● Data supplied:

--- --- ---

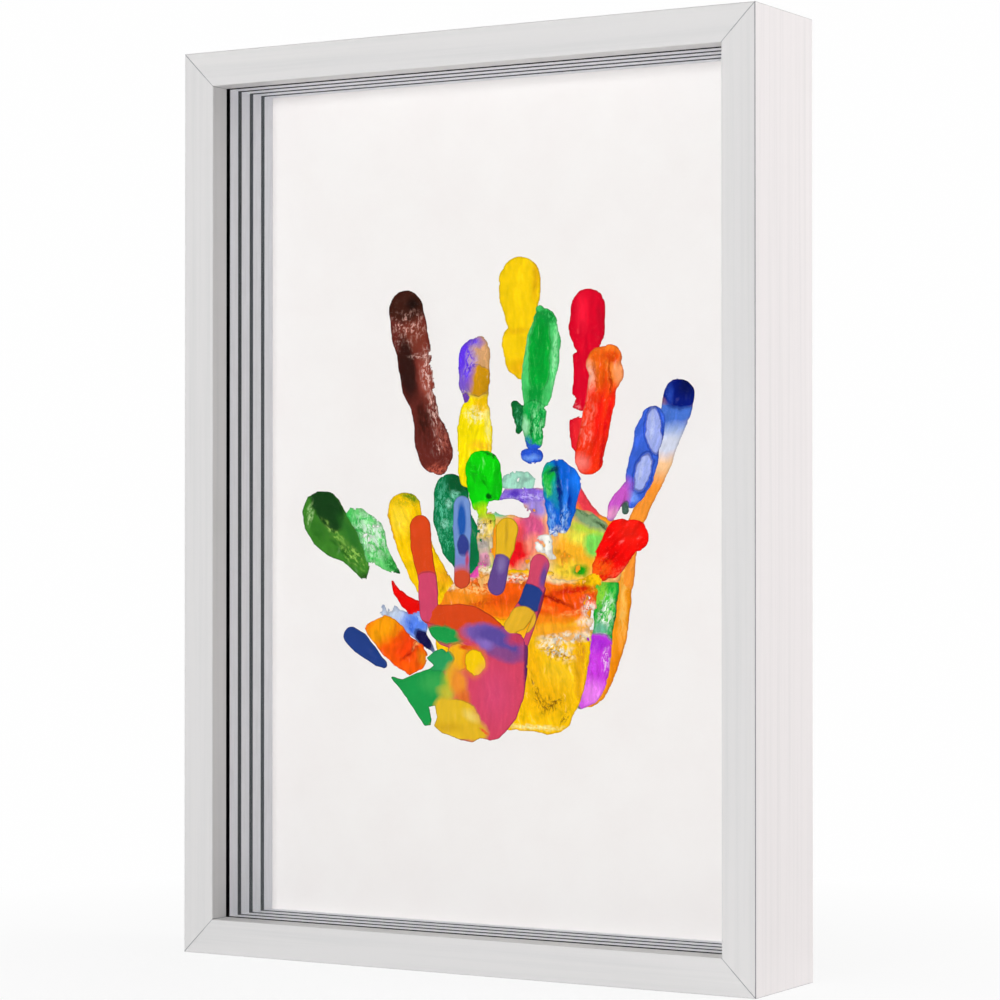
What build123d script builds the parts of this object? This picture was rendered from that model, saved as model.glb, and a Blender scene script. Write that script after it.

--- --- ---

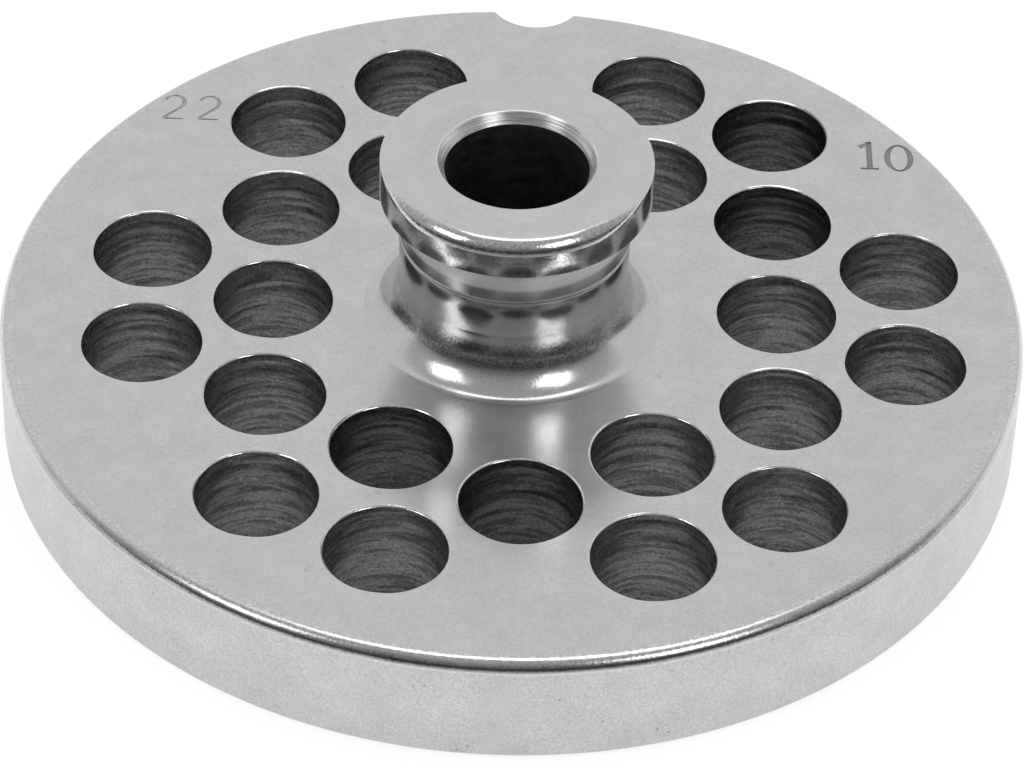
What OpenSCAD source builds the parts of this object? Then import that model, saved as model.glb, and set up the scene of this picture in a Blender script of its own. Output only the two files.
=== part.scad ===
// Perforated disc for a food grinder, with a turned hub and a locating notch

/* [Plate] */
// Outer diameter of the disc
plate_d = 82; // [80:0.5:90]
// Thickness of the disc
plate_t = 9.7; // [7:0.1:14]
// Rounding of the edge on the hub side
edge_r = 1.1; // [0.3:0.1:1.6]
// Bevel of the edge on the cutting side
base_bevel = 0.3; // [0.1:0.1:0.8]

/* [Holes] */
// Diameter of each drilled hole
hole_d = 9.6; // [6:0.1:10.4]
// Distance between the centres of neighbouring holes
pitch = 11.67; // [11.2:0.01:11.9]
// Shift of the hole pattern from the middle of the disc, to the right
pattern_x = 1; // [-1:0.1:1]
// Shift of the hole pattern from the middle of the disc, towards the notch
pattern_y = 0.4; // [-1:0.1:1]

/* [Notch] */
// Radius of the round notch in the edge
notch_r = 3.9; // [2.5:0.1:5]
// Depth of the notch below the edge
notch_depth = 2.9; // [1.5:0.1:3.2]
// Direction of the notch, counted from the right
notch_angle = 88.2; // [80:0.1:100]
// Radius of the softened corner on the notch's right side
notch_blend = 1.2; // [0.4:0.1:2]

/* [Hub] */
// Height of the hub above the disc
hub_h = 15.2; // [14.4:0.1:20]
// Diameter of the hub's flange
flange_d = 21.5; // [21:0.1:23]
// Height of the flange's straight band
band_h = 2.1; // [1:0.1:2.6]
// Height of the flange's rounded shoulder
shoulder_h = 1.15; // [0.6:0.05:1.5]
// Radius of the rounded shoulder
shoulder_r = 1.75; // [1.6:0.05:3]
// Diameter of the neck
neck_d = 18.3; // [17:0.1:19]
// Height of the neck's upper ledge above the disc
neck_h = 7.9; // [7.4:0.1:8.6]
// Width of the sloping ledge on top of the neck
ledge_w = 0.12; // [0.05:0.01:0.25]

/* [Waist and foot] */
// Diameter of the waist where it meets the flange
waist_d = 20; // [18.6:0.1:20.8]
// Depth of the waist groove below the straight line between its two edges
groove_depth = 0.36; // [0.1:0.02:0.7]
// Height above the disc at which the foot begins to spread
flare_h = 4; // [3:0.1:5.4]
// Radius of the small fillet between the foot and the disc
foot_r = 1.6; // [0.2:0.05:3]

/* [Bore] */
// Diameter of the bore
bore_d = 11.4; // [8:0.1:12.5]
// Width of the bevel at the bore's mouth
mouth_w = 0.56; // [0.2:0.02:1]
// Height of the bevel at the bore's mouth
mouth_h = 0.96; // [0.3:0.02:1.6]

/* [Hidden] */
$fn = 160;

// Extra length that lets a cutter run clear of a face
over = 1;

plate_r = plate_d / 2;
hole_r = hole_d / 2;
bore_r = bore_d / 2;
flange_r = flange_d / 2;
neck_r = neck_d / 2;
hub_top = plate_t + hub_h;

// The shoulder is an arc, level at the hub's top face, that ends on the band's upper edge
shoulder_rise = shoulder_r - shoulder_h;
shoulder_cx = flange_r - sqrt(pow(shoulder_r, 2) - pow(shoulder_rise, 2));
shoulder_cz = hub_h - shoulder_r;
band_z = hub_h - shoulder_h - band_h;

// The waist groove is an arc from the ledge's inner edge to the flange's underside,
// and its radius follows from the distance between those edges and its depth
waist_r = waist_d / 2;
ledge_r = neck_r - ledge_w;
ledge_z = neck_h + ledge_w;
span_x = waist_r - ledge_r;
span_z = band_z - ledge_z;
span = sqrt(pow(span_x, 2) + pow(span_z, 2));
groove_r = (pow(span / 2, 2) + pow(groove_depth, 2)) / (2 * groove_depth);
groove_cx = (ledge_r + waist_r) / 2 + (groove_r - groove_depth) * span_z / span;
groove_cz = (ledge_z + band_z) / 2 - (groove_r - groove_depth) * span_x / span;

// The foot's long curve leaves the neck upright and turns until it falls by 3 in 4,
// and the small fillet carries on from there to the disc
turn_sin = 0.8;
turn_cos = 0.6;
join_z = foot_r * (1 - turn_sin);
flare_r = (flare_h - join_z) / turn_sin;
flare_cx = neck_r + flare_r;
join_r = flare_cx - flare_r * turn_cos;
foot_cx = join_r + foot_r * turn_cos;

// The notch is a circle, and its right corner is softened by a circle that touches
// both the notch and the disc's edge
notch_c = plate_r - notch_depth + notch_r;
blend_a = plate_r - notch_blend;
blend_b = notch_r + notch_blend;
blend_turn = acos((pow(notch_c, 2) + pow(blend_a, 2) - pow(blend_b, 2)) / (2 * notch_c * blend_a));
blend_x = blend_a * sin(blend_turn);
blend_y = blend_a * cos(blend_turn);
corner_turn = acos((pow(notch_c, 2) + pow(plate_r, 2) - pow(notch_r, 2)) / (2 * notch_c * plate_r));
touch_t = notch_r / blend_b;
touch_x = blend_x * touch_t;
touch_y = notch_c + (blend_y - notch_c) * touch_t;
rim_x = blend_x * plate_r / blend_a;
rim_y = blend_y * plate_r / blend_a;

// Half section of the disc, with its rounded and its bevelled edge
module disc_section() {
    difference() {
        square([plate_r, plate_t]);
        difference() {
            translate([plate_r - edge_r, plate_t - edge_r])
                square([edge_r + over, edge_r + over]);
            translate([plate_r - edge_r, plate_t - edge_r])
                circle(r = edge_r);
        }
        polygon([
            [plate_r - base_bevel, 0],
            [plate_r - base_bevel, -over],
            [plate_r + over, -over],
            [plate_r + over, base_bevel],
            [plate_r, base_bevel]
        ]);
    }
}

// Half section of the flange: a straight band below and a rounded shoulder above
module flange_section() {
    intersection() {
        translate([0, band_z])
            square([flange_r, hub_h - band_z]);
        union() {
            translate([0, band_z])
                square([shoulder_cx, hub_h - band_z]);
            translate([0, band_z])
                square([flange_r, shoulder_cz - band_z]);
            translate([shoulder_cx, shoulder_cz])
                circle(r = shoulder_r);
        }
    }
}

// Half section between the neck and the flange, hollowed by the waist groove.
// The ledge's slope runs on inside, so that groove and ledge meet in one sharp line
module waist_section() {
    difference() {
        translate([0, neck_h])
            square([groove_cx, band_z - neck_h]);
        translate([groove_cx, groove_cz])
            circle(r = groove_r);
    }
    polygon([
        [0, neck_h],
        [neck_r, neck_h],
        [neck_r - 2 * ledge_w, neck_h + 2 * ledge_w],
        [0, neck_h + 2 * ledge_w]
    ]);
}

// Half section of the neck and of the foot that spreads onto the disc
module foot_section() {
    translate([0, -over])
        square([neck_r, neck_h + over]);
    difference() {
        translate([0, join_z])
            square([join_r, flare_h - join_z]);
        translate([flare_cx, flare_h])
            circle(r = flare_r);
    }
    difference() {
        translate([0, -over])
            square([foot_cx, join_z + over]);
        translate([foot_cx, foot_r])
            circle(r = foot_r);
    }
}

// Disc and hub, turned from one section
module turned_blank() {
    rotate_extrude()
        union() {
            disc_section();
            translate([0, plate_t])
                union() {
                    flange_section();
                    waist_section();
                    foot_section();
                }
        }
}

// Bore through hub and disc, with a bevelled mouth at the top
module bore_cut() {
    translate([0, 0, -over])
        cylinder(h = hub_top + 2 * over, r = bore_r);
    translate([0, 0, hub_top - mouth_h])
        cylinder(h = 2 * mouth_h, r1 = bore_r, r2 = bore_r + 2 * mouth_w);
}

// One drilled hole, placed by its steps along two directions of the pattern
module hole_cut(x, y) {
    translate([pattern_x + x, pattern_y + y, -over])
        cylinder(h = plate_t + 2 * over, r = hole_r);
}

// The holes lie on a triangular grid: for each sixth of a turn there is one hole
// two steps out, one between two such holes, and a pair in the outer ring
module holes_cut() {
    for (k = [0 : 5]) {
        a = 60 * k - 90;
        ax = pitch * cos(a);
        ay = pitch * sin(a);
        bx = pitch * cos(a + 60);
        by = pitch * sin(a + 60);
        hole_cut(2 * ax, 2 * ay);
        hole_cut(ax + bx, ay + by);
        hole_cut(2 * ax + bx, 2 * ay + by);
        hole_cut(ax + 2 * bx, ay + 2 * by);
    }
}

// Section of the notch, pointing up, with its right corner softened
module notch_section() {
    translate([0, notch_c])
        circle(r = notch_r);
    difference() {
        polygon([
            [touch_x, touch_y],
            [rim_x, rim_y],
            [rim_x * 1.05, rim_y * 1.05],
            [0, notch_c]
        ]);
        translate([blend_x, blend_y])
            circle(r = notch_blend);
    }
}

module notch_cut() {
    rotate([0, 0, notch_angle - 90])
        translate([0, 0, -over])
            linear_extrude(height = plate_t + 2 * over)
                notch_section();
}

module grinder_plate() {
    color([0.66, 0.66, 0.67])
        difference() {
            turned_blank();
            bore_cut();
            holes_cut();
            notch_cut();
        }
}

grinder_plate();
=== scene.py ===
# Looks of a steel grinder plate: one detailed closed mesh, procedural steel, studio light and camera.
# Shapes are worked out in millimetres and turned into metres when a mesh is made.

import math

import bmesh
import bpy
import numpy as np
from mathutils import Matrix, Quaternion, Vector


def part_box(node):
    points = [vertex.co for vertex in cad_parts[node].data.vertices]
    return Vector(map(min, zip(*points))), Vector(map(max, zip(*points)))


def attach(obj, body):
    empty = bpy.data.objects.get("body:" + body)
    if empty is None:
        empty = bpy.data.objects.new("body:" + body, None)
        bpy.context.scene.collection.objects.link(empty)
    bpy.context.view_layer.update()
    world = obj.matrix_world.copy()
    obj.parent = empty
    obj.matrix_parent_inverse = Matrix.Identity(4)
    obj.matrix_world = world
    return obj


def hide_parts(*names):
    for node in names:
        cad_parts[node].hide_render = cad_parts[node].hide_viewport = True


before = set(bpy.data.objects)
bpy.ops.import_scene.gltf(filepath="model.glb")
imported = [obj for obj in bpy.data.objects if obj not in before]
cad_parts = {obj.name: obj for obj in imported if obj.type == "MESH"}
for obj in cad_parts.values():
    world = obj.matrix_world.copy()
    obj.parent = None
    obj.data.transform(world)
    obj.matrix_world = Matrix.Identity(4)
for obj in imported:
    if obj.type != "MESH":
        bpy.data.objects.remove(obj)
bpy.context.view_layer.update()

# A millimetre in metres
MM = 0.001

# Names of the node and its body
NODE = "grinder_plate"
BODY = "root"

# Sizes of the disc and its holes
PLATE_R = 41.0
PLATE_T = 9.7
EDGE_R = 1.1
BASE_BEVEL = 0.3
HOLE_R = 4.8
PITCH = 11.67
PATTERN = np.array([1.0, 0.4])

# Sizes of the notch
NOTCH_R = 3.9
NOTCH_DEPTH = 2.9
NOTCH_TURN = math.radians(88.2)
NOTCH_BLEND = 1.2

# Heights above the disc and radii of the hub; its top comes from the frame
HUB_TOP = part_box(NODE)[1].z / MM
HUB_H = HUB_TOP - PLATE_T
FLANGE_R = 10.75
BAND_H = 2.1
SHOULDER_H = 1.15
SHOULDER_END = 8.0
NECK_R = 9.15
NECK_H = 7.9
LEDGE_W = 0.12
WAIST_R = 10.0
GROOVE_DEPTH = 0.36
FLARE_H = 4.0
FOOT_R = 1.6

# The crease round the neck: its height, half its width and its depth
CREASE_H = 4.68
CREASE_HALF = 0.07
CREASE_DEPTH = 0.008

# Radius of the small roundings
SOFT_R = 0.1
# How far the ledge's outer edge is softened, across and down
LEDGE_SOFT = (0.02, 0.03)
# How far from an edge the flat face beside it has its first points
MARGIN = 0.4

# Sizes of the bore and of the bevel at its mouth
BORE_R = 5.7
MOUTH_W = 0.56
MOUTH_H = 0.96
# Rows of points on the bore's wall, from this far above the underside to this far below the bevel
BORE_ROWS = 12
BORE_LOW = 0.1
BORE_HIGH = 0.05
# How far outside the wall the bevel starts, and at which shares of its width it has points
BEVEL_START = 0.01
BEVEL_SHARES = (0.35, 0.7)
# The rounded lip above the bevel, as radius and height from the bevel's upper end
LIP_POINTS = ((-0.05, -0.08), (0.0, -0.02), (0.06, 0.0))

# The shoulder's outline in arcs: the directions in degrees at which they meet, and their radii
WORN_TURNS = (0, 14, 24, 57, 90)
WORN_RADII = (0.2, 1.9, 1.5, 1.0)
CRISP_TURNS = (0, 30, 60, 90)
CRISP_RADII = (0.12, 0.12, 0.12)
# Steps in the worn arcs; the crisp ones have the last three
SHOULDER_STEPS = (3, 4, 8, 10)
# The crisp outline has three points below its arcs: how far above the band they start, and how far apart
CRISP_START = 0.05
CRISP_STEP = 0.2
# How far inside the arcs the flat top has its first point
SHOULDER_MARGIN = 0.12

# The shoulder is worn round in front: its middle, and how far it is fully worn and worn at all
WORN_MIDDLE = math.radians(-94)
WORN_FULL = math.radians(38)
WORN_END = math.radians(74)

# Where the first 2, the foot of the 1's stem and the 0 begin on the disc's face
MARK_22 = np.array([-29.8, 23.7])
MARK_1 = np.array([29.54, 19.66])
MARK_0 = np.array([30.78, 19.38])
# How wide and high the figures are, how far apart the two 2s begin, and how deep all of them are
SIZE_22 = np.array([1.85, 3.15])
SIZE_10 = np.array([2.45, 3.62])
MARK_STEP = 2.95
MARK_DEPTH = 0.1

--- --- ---

● Work required:
Of the entries listed above, reproduce only the lines starting at the line containing "turned_blank();" and ending at the line containing "before = set(bpy.data.objects)". Include both, exactly as they stand.

● Task output:
            turned_blank();
            bore_cut();
            holes_cut();
            notch_cut();
        }
}

grinder_plate();
=== scene.py ===
# Looks of a steel grinder plate: one detailed closed mesh, procedural steel, studio light and camera.
# Shapes are worked out in millimetres and turned into metres when a mesh is made.

import math

import bmesh
import bpy
import numpy as np
from mathutils import Matrix, Quaternion, Vector


def part_box(node):
    points = [vertex.co for vertex in cad_parts[node].data.vertices]
    return Vector(map(min, zip(*points))), Vector(map(max, zip(*points)))


def attach(obj, body):
    empty = bpy.data.objects.get("body:" + body)
    if empty is None:
        empty = bpy.data.objects.new("body:" + body, None)
        bpy.context.scene.collection.objects.link(empty)
    bpy.context.view_layer.update()
    world = obj.matrix_world.copy()
    obj.parent = empty
    obj.matrix_parent_inverse = Matrix.Identity(4)
    obj.matrix_world = world
    return obj


def hide_parts(*names):
    for node in names:
        cad_parts[node].hide_render = cad_parts[node].hide_viewport = True


before = set(bpy.data.objects)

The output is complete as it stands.